▶ Instruction
Please write out the material that follows, exactly as it stands.

▶ Provided data
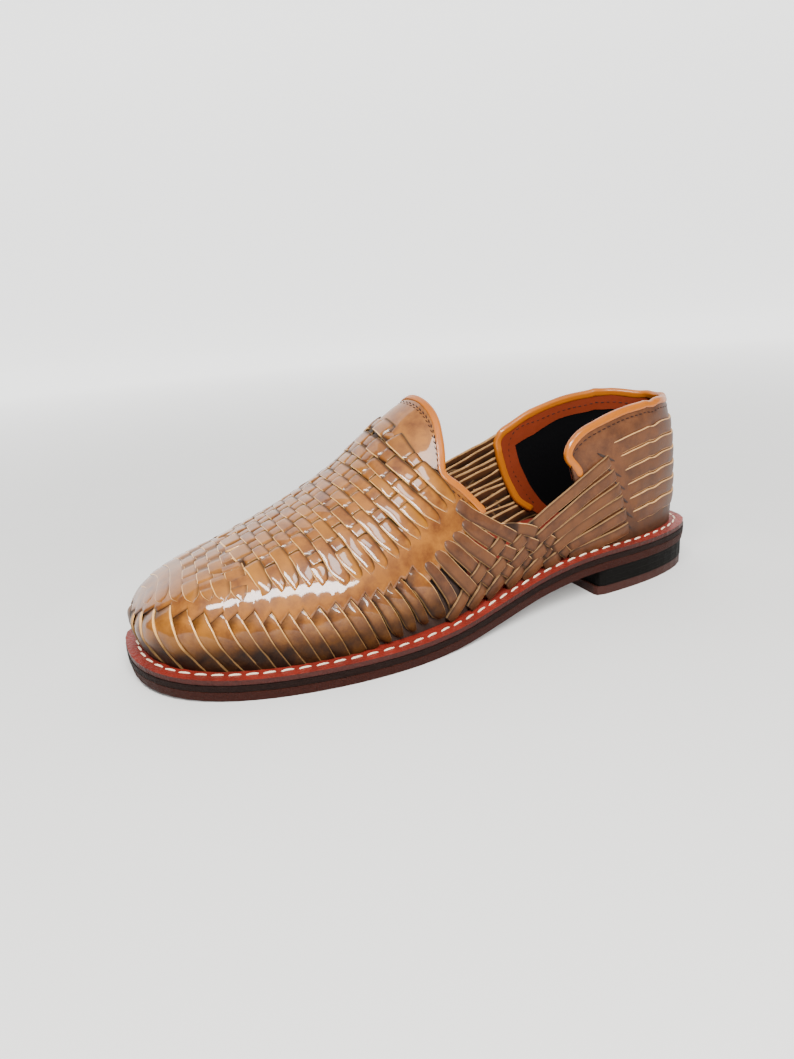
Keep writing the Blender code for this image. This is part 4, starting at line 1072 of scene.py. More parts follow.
# Toe straps, on both sides: each is as wide as a share of the way from its rear edge to the one before, less
# its gap, and starts from a tip under the band.
def buildToeStraps():
    made = Gather()
    edges = [toeStrap["first"]] + toeStraps
    for side in (1, -1):
        for k in range(len(toeStraps)):
            front, rear = (curveThrough(edge, 9) for edge in edges[k:k + 2])
            t = rear[:, 1]
            frontW = np.interp(t, front[::-1, 1], front[::-1, 0])
            frontW = np.where(t > front[0, 1], front[0, 0] - 1.0, frontW)
            way = np.linalg.norm(roundSkin(rear[:, 0], t) - roundSkin(frontW, t), axis=-1)
            wide = way * toeStrap["cover"] - toeStrapGap[k]
            run = runAlong(rear)
            if k > 14:      # the last ones narrow towards the welt
                wide = wide * np.interp(run / run[-1], [0, 0.7, 0.92, 1.0], [1, 1, 0.82, 0.5])
            wide = np.r_[wide[0] * 0.8, wide]
            tip = rear[0] + unit(rear[0] - rear[1]) * toeStrap["tip"]
            low = np.interp(np.r_[-2.6, run], [-2.6, 0, 2.0, 5.0, 8.0, run[-1] - 4, run[-1]],
                            [-1.9, -1.25, -0.75, -0.15, 0.05, 0.0, -0.5 if k < 15 else -1.0])
            widths = (0.05, wide) if side > 0 else (wide, 0.05)
            pad, tilt = (toeStrap[key][k >= toeStrap["side"]] for key in ("pads", "tilts"))
            rows = strapRows(np.vstack([tip, rear]) * (side, 1), *widths, low, toeStrap["thick"], pad)
            phase = rng.uniform(0, 6, 3)
            # how dark the painted shade towards the welt is, and how far up it reaches
            shadeStrength, shadeReach = np.interp(k, [6, 15], [1.05, 0.85]), np.interp(k, [6, 15], [25.0, 21.5])

            # two faint waves, one of them slanting across the strap
            def lift(s, width):
                return 0.12 * np.sin(s / 3.3 + phase[0]) + 0.10 * np.sin(s / 1.7 + width / 1.5 + phase[1])

            # painted shade towards the welt, where the strap faces down away from the light, along the front
            # edge and just below the tip
            def stain(s, across):
                towardWelt = np.clip((s - s.max() + shadeReach) / 14.0, 0, 1)
                nearTip = np.exp(-np.maximum(s - 3.0 - 2.6 * (1 + across * side), 0) / 1.1)
                nearFront = rise(across * side, 0.42, 0.68)
                return np.clip(shadeStrength * towardWelt + 0.7 * nearFront + 0.65 * nearTip, 0, 1)

            strap(made, roundSkin, rows, 1, rng.uniform(0.1, 0.7), stain, count=max(14, int(run[-1] / 0.8)),
                  lift=lift, tilt=-tilt * side)
    return made.finish("toe_straps", "upper")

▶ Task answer
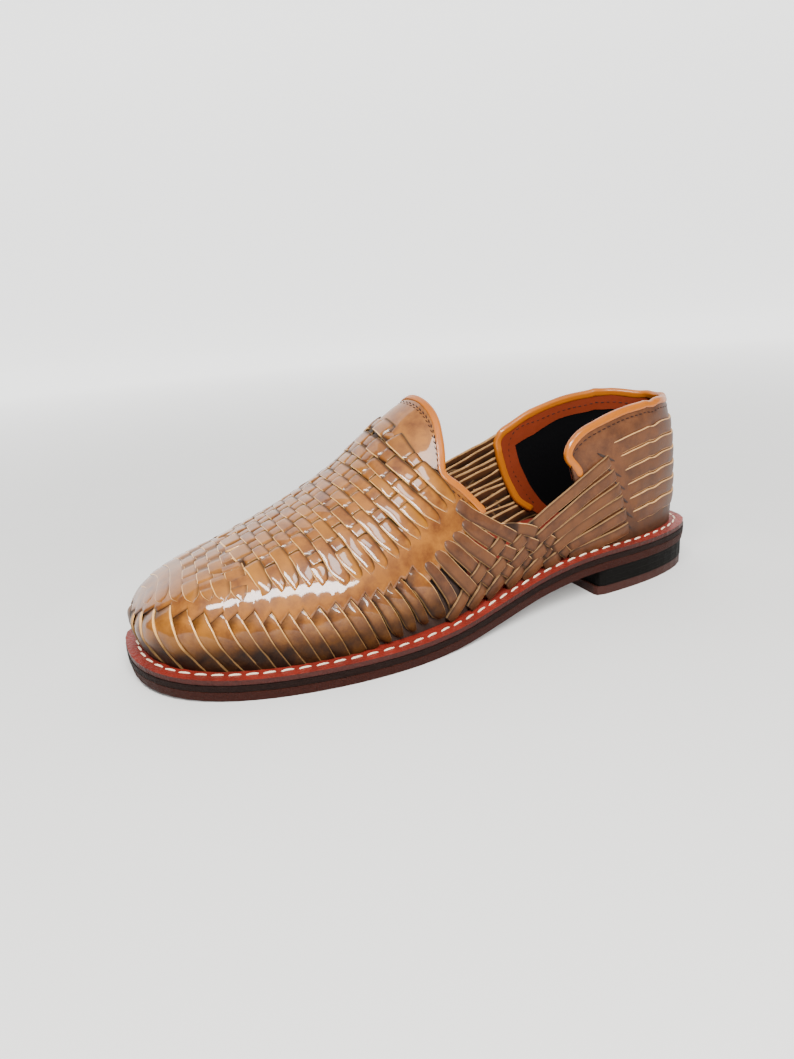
Keep writing the Blender code for this image. This is part 4, starting at line 1072 of scene.py. More parts follow.
# Toe straps, on both sides: each is as wide as a share of the way from its rear edge to the one before, less
# its gap, and starts from a tip under the band.
def buildToeStraps():
    made = Gather()
    edges = [toeStrap["first"]] + toeStraps
    for side in (1, -1):
        for k in range(len(toeStraps)):
            front, rear = (curveThrough(edge, 9) for edge in edges[k:k + 2])
            t = rear[:, 1]
            frontW = np.interp(t, front[::-1, 1], front[::-1, 0])
            frontW = np.where(t > front[0, 1], front[0, 0] - 1.0, frontW)
            way = np.linalg.norm(roundSkin(rear[:, 0], t) - roundSkin(frontW, t), axis=-1)
            wide = way * toeStrap["cover"] - toeStrapGap[k]
            run = runAlong(rear)
            if k > 14:      # the last ones narrow towards the welt
                wide = wide * np.interp(run / run[-1], [0, 0.7, 0.92, 1.0], [1, 1, 0.82, 0.5])
            wide = np.r_[wide[0] * 0.8, wide]
            tip = rear[0] + unit(rear[0] - rear[1]) * toeStrap["tip"]
            low = np.interp(np.r_[-2.6, run], [-2.6, 0, 2.0, 5.0, 8.0, run[-1] - 4, run[-1]],
                            [-1.9, -1.25, -0.75, -0.15, 0.05, 0.0, -0.5 if k < 15 else -1.0])
            widths = (0.05, wide) if side > 0 else (wide, 0.05)
            pad, tilt = (toeStrap[key][k >= toeStrap["side"]] for key in ("pads", "tilts"))
            rows = strapRows(np.vstack([tip, rear]) * (side, 1), *widths, low, toeStrap["thick"], pad)
            phase = rng.uniform(0, 6, 3)
            # how dark the painted shade towards the welt is, and how far up it reaches
            shadeStrength, shadeReach = np.interp(k, [6, 15], [1.05, 0.85]), np.interp(k, [6, 15], [25.0, 21.5])

            # two faint waves, one of them slanting across the strap
            def lift(s, width):
                return 0.12 * np.sin(s / 3.3 + phase[0]) + 0.10 * np.sin(s / 1.7 + width / 1.5 + phase[1])

            # painted shade towards the welt, where the strap faces down away from the light, along the front
            # edge and just below the tip
            def stain(s, across):
                towardWelt = np.clip((s - s.max() + shadeReach) / 14.0, 0, 1)
                nearTip = np.exp(-np.maximum(s - 3.0 - 2.6 * (1 + across * side), 0) / 1.1)
                nearFront = rise(across * side, 0.42, 0.68)
                return np.clip(shadeStrength * towardWelt + 0.7 * nearFront + 0.65 * nearTip, 0, 1)

            strap(made, roundSkin, rows, 1, rng.uniform(0.1, 0.7), stain, count=max(14, int(run[-1] / 0.8)),
                  lift=lift, tilt=-tilt * side)
    return made.finish("toe_straps", "upper")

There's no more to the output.